His Saint’s Life, which is based on the traditions preserved by the people and their spiritual memory, shows St. Clement to be a caring shepherd and merciful father of the Church, an icon and likeness of the supreme Archpastor and eternal High Priest, the Lord Jesus Christ. “The very appearance of the blessed one,” the biographer says, “inspired the greatest respect even among his enemies.” With his life and miracles, he proclaimed the wisdom and mercy of God. He was a skilled servant and laborer of Christ: high priest and acolyte, educator and student, bishop and servant, builder and farmer, father of monks, and gentle parent of souls in Christ. His angelic residence on Earth to this day speaks loudly to us and commands us to be merciful and humane, grateful, noble, and generous. His whole life can be reduced to God’s two most excellent commandments: “Love the Lord your God with all your heart and with all your soul and with all your mind and the second, like unto it: love your neighbor as yourself!” (Matthew 22:37-39) His biographer, the blessed Archbishop Theophylact of Ohrid, describes him thus: “He [Clement] considered caring for the people as his food and delight. He always taught and always set order, correcting ignorance and adorning the undecorated; and he became all things to all men, according to each one’s need… He fed them with the Word, with the true Bread that truly restores hearts. However, he also took care to feed materially those whom he saw as needy… He was a father to orphans and a helper to widows… His door was open to every poor person.”
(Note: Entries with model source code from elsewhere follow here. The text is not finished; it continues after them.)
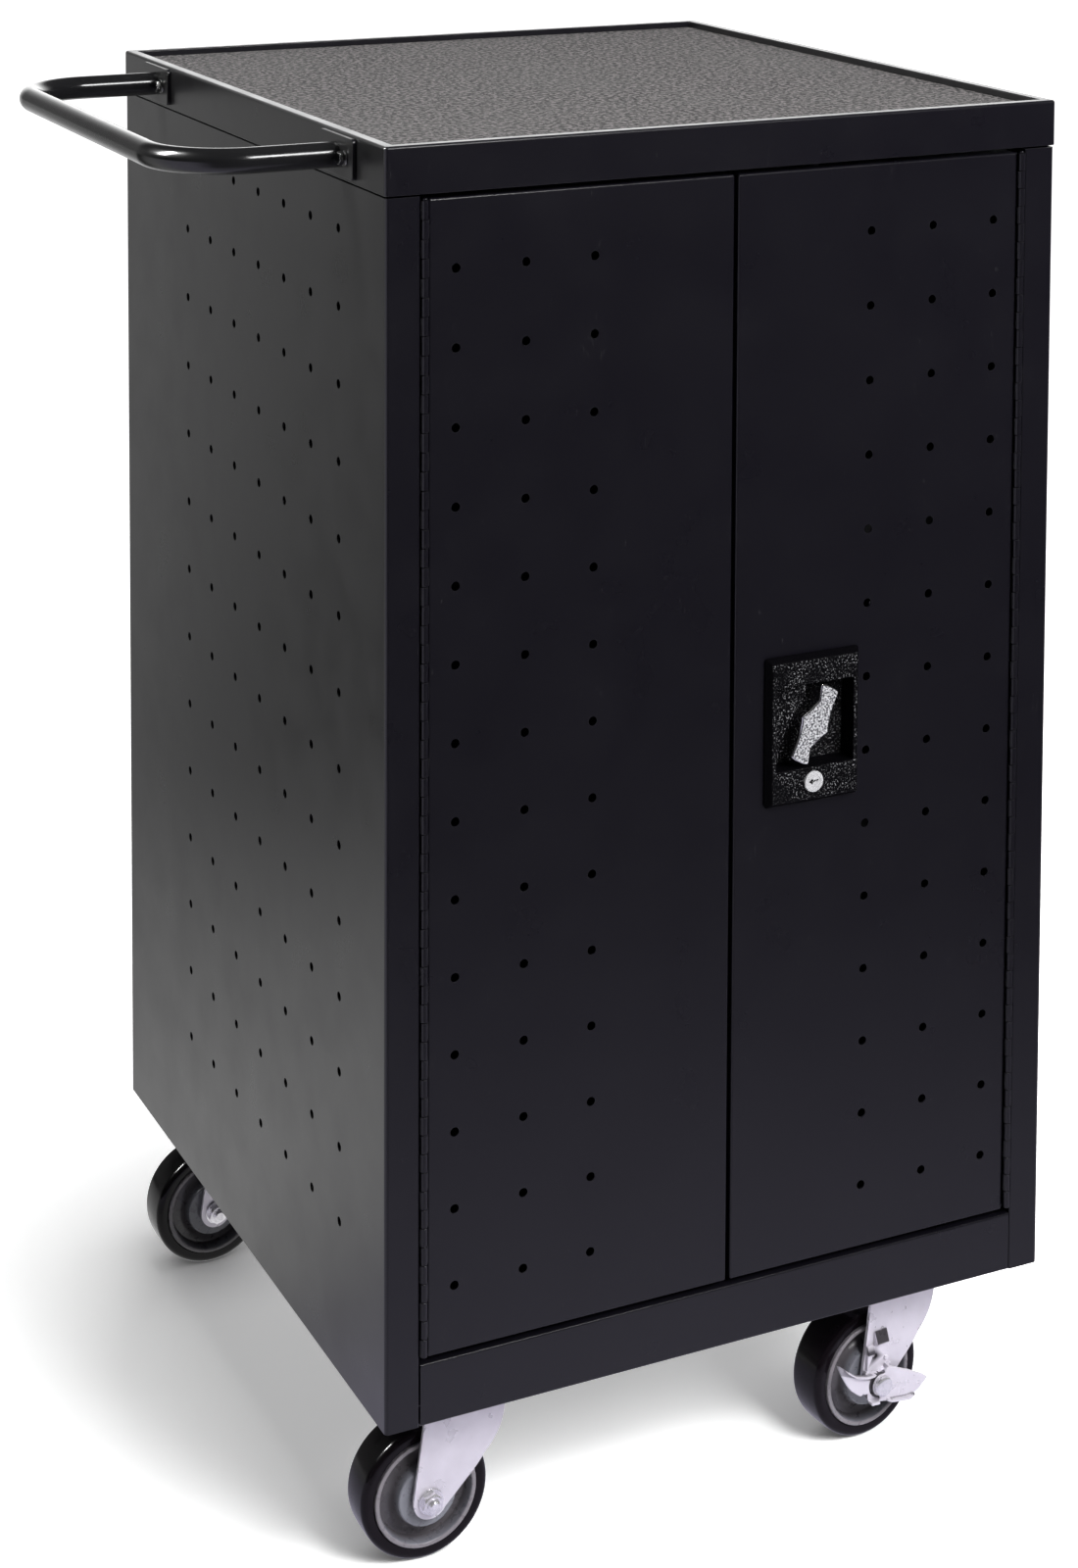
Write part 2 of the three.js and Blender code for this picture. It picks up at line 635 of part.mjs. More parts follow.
addPart("push_handle", pushHandle(), FINISH.glossBlack());
for (const [index, end] of ["front", "rear"].entries()) {
  const y = HANDLE_LEGS_Y[index];
  addPart(`handle_plate_${end}`, handlePlate(y), FINISH.powderCoat());
  addPart(`handle_bolt_${end}_a`, handleBolt(y - HANDLE_BOLT_OFFSET), FINISH.glossBlack());
  addPart(`handle_bolt_${end}_b`, handleBolt(y + HANDLE_BOLT_OFFSET), FINISH.glossBlack());
}

// ---- casters, each drawn about its own swivel axis with the axle trailing towards -X ----

const AXLE_X = -WHEEL_TRAIL;

function casterPlate() {
  const { length, width, thickness } = CASTER_PLATE;
  const top = CABINET_Z - GAP;
  const bottom = top - thickness;
  const plate = box(-length / 2, length / 2, -width / 2, width / 2, bottom, top);
  const race = rodZ(27, FORK_CROWN_Z + GAP, bottom + 0.01, 0, 0, 16, 24);
  const kingpin = rodZ(6, 110, bottom, 0, 0, 12);
  const rivetHead = rodZ(10, 109, FORK_CROWN_Z - FORK_T - GAP, 0, 0, 12);
  return join(plate, race, kingpin, rivetHead);
}

// One fork leg in side view, measured from the axle: round foot, raked front edge, upright rear edge.
function forkLegOutline() {
  const top = FORK_CROWN_Z - WHEEL_R;
  const footR = 13.5;
  const shape = new THREE.Shape();
  shape.moveTo(-4, top);
  shape.lineTo(-footR, 1);
  shape.absarc(0, -0.5, footR, Math.PI, 2 * Math.PI - 0.5, false);
  shape.lineTo(29, 10);
  shape.lineTo(44, 27);
  shape.quadraticCurveTo(60, 42, 60, top);
  return shape;
}

function fork() {
  const inner = FORK_HALF_W - FORK_T;
  const toAxle = [AXLE_X, 0, WHEEL_R];
  const leg = () => forkLegOutline();
  const nearLeg = thickenFront(leg(), -FORK_HALF_W, -inner, 3).translate(toAxle);
  const farLeg = thickenFront(leg(), inner, FORK_HALF_W, 3).translate(toAxle);
  const crownZ = FORK_CROWN_Z - FORK_T;
  const bridge = box(AXLE_X - 4, AXLE_X + 60, -inner - 0.01, inner + 0.01, crownZ, FORK_CROWN_Z);
  const crown = rodZ(30, crownZ, FORK_CROWN_Z, 0, 0, 16);
  const pinHole = rodZ(6.6, crownZ - 1, FORK_CROWN_Z + 1, 0, 0, 12);
  const axleHole = rodY(AXLE_R + 0.4, -FORK_HALF_W - 1, FORK_HALF_W + 1, AXLE_X, WHEEL_R, 12);
  return cut(join(nearLeg, farLeg, bridge, crown), pinHole, axleHole);
}

function axle(braked) {
  const brakeStack = BRAKE_PLATE_T + PEDAL_DEPTH + 2 * GAP;
  const nearNut = FORK_HALF_W + GAP + (braked ? brakeStack : 0);
  const tip = braked ? nearNut + 3 : nearNut + 10;
  const spacer = FORK_HALF_W - FORK_T - GAP;
  const parts = [
    rodY(AXLE_R, -tip, FORK_HALF_W + 1, 0, 0, 12),
    rodY(5.7, -spacer, spacer, 0, 0, 12),
    rodY(8.6, FORK_HALF_W + GAP, FORK_HALF_W + 6.5, 0, 0, 6),
  ];
  if (braked) {
    parts.push(rodY(8, -nearNut - 3.6, -nearNut, 0, 0, 12));
  } else {
    parts.push(rodY(8.6, -nearNut - 6.5, -nearNut, 0, 0, 6));
  }
  return join(...parts).translate([AXLE_X, 0, WHEEL_R]);
}

function tyre() {
  const w = WHEEL_HALF_W;
  const half = [[41.1, -w + 0.5], [46.5, -w], [WHEEL_R, -w + 4.8]];
  const otherHalf = half.map(([radius, y]) => [radius, -y]).reverse();
  return turn([...half, ...otherHalf], 24).translate([AXLE_X, 0, WHEEL_R]);
}

function hub() {
  const half = [[6.1, -20], [22.5, -20], [24.8, -8.5], [34.9, -8.5], [37, -17.4], [40.4, -17.8]];
  const otherHalf = half.map(([radius, y]) => [radius, -y]).reverse();
  return turn([...half, ...otherHalf], 14).translate([AXLE_X, 0, WHEEL_R]);
}

// Brake plate on the outside of the near fork leg. Its square tab has a lip bent outwards at the bottom.
function brakePlate() {
  const y1 = -FORK_HALF_W - GAP;
  const shape = outline([
    [-12, -6], [6, -6], [12, 8], [12, 38], [-1, 38], [-1, 29], [-3, 27], [-9, 28], [-9.5, 12],
  ]);
  const plate = thickenFront(shape, y1 - BRAKE_PLATE_T, y1);
  const lip = box(-1, 12, y1 - 5, y1 - 0.01, 27, 29);
  const axleHole = rodY(AXLE_R + 0.4, y1 - 4, y1 + 1, 0, 0, 12);
  return cut(join(plate, lip), axleHole).translate([AXLE_X, 0, WHEEL_R]);
}

// Two-winged foot pedal that turns on the axle bolt.
function brakePedal() {
  const back = -FORK_HALF_W - 2 * GAP - BRAKE_PLATE_T;
  const front = back - PEDAL_DEPTH;
  const shape = outline([
    [-42, 26.3], [-36, 13.2], [-28.5, 2.2], [-22.6, -2.6], [-16, -4], [-11.6, -10.5], [3, -12.6],
    [28, -19.5], [40, -17], [50, -11], [37, -1], [27, 6], [7, 14], [-5, 9.6], [-25, 14],
  ]);
  const wings = thickenFront(shape, front, front + 2);
  const boss = rodY(8, front, back, 0, 0, 12);
  const lip = box(-24, -6, front, back - 1, 9.4, 11.4);
  const bore = rodY(AXLE_R + 0.35, front - 1, back + 1, 0, 0, 12);
  return cut(join(wings, boss, lip), bore).translate([AXLE_X, 0, WHEEL_R]);
}

function addCaster({ label, x, y, restDegrees, braked }) {
  const group = new THREE.Group();
  group.position.set(x, y, 0);
  group.rotation.z = THREE.MathUtils.degToRad(restDegrees);
  addPart(`${label}_plate`, casterPlate(), FINISH.zinc(), group);
  addPart(`${label}_fork`, fork(), FINISH.zinc(), group);
  addPart(`${label}_axle`, axle(braked), FINISH.zinc(), group);
  addPart(`${label}_tyre`, tyre(), FINISH.tyre(), group);
  addPart(`${label}_hub`, hub(), FINISH.hub(), group);
  if (braked) {
    addPart(`${label}_brake_plate`, brakePlate(), FINISH.zinc(), group);
    addPart(`${label}_brake_pedal`, brakePedal(), FINISH.zinc(), group);
  }
  cart.add(group);
}

for (const caster of CASTERS) {
  addCaster(caster);
}

// ---- origin ----

const LEFTMOST_X = -HANDLE_REACH - HANDLE_R;
const RIGHTMOST_X = CABINET_W + TRAY_OVERHANG;
const FOREMOST_Y = PLATE_FACE_Y - 1.6;
const REARMOST_Y = CABINET_D + TRAY_OVERHANG;
cart.position.set(-(LEFTMOST_X + RIGHTMOST_X) / 2, -(FOREMOST_Y + REARMOST_Y) / 2, 0);

export default cart;
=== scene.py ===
"""Looks of the ventilated two-door tool cart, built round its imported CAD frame.

Pieces are drawn in millimetres from the cabinet's front left corner at floor level, as the CAD is.
put() turns them into metres in the row frame. Each piece stands for one CAD node and rides on its body.
"""

import json
import math

import bmesh
import bpy
from mathutils import Matrix, Vector, noise


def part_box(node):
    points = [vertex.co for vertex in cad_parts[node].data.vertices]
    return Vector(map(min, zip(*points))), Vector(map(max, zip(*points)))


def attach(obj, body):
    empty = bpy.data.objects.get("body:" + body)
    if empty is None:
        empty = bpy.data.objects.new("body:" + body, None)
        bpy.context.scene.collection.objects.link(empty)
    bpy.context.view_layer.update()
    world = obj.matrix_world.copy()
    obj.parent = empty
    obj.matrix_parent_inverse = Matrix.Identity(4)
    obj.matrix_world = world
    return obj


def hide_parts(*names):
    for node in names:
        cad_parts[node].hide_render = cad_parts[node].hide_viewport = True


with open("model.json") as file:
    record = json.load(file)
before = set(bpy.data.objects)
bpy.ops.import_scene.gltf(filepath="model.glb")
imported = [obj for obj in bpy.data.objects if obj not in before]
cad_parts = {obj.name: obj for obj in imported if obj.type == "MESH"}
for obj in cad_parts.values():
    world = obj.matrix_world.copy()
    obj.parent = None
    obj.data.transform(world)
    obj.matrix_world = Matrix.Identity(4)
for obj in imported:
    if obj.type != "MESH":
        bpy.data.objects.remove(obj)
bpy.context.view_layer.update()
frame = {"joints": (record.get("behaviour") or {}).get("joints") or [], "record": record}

MM = 0.001
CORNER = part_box("left_side_panel")[0]
ORIGIN = Vector((CORNER.x, CORNER.y, 0))
BODY_OF = {node: body for body, nodes in frame["record"]["behaviour"]["bodies"].items() for node in nodes}
SLOT_OF = {part["node"]: part["material_slot"] for part in frame["record"]["subparts"]}


def to_mm(point):
    return (Vector(point) - ORIGIN) / MM


def cad(node):
    """Lowest and highest corner of a CAD node, in drawing millimetres."""
    low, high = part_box(node)
    return to_mm(low), to_mm(high)


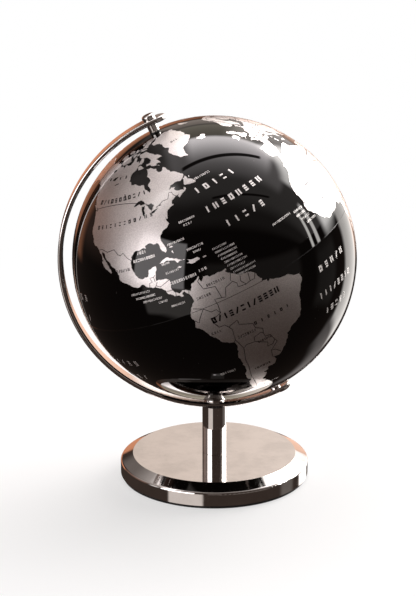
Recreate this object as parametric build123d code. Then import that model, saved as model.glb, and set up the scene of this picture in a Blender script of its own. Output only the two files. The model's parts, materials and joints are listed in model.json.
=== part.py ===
from build123d import *
import os
from math import hypot

# A desktop globe: a ball that spins on a tilted axle held in a C-shaped strip arm,
# on a short round post and a weighted round base.
# Millimetres. Origin at the middle of the underside of the base pad, +Z up.
# The arm lies in the XZ plane and is open towards +X; the north pole leans towards -X.

# ---- driving dimensions --------------------------------------------------------------

# ball
ball_diameter = 200.0
ball_wall = 2.0
axis_tilt = 24.2
lap_length = 5.0
lap_clearance = 0.1
seam_bevel = 0.15

# arm
arm_gap = 6.4
arm_thickness = 3.6
arm_width = 12.6
arm_edge_round = 1.2
arm_end_margin = 11.2

# axle and what is on it
axle_diameter = 4.0
axle_running_clearance = 0.05
axle_hole_clearance = 0.1
bush_body_diameter = 6.2
bush_body_length = 6.0
bush_flange_diameter = 7.6
bush_flange_thickness = 0.4
end_play = 0.2
thrust_washer_diameter = 7.4
thrust_washer_thickness = 0.4
spacer_diameter = 7.4
cap_nut_diameter = 9.2
cap_nut_height = 3.4
cap_nut_thread_depth = 2.6
cap_nut_round = 1.6
foot_nut_diameter = 7.0
foot_nut_height = 2.1
foot_nut_thread_depth = 1.4
foot_nut_round = 0.4
foot_nut_sink = 1.8
foot_nut_side_clearance = 0.15

# post
post_diameter = 17.2
post_length = 35.9
post_wall = 2.0
post_foot_bevel = 0.3
insert_length = 12.0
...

By the very fact that he did good amid a nation that at that time was unenlightened and coarse, his sanctity shines forth even stronger and its rays reach out to all the ends of the world. He managed not only to educate and enlighten the flock entrusted to him by God, but also to inspire it, to raise up teachers and workers in Christ’s vineyard from it, and to bring the whole nation to godliness and unity. With this, St. Clement conveyed Christ’s voice to us, that the Church should be a unifying force to gather and embrace people, like a hen does her chicks (cf. Matthew 23:37), at every time and in every storm throughout all ages, including today. But he also conveys to us the message that the people should not put anything else before their love for the Lord Christ, but rather, as he says in one of his sermons, “reject all malice, envy, laziness, and gluttony and with purity, restraint, charity, and vigor in prayer that we might inherit the Kingdom of Heaven and eternal life.”
Consequently, indelible is the message and holy the dignity given to us by our beloved Saint Clement. His life and words left a big impact on the culture of this region, which to this day is an essential part of our people’s existence. One Macedonian literary figure from the last century noted quite accurately that “for now we will observe and remember that St. Clement of Ohrid is not just a great saint from the church calendar, but is also present in the consciousness of our people and is intimately connected with its everyday life and destiny.” Like in his own time, so too today, our great enlightener Clement, with the same zeal and care for our salvation, calls us to mutual love and respect, to humanity and mercy, to harmony between peoples of the same faith and brothers, because disunity is like a dry and thirsty land (Psalm 62:1), which will not produce any fruit and will be ravaged by wild beasts. Our Enlightener is present in our every pain, in every need and affliction, in difficult days and restless nights, and continues to do his life’s work: to proclaim God’s invisible work through his own visible deeds.
St. Clement’s goodwill towards our land and people is immense even to this very day. A clear indication of this is the fact that he honored us in our time with the restoration of his monastery at Plaoshnik in his glorious city of Ohrid, and for his honorable and miraculous relics to be transferred there. This is a priceless treasure for the congregation of the faithful in Macedonia. Therefore we can be sure that we have a great blessing, but also a great responsibility to show ourselves worthy as a nation of the glory that our prayerful protector has on earth and in heaven. The restoration of St. Clement’s Monastery was our ancestors’ dream for generations, who for centuries kept the tradition of their heavenly patron and his magnificent church. But behold, God’s providence honored our generation and our hands to do it, just like once upon a time when the Prophet and King David desired all his life to build a temple to the one God, but it was his son who was deemed was worthy of it, the wise King Solomon. Raised on ancient foundations and walled from the same stone, the Church of Saint Clement at Plaoshnik is a visible beacon of God’s mercy shown to us and to our young country, but at the same time a reminder to act and live according to his teachings of love for God and our neighbors, for unity among brothers, for the preservation of Christian principles and holy tradition, for love for our country, and to sacrifice ourselves for others. Of course, this House of God, in which today we rejoice with festive joy, and which also bears the name of the Wonder-worker of Ohrid, is no less a blessing. This newly-built temple in the center of our capital is our Church’s archiepiscopal cathedral, and it expresses the constant memory of St. Clement and his work in our people’s consciousness. We did not forget Saint Clement even in our modern era, and so we restored his church and made it a memorial to him.
It seems to me that there is not a single Christian soul here who does not feel the gentle breeze of God’s grace and the mysterious presence of our spiritual Elder, the deified bishop, and our prayerful advocate, father, teacher, and enlightener, Saint Clement of Ohrid the Wonder-worker. May his blessing and his prayers rest upon this flock of Christ, lifting our hearts to the realms of Divine love and joy, and may the love he has for God be with you all.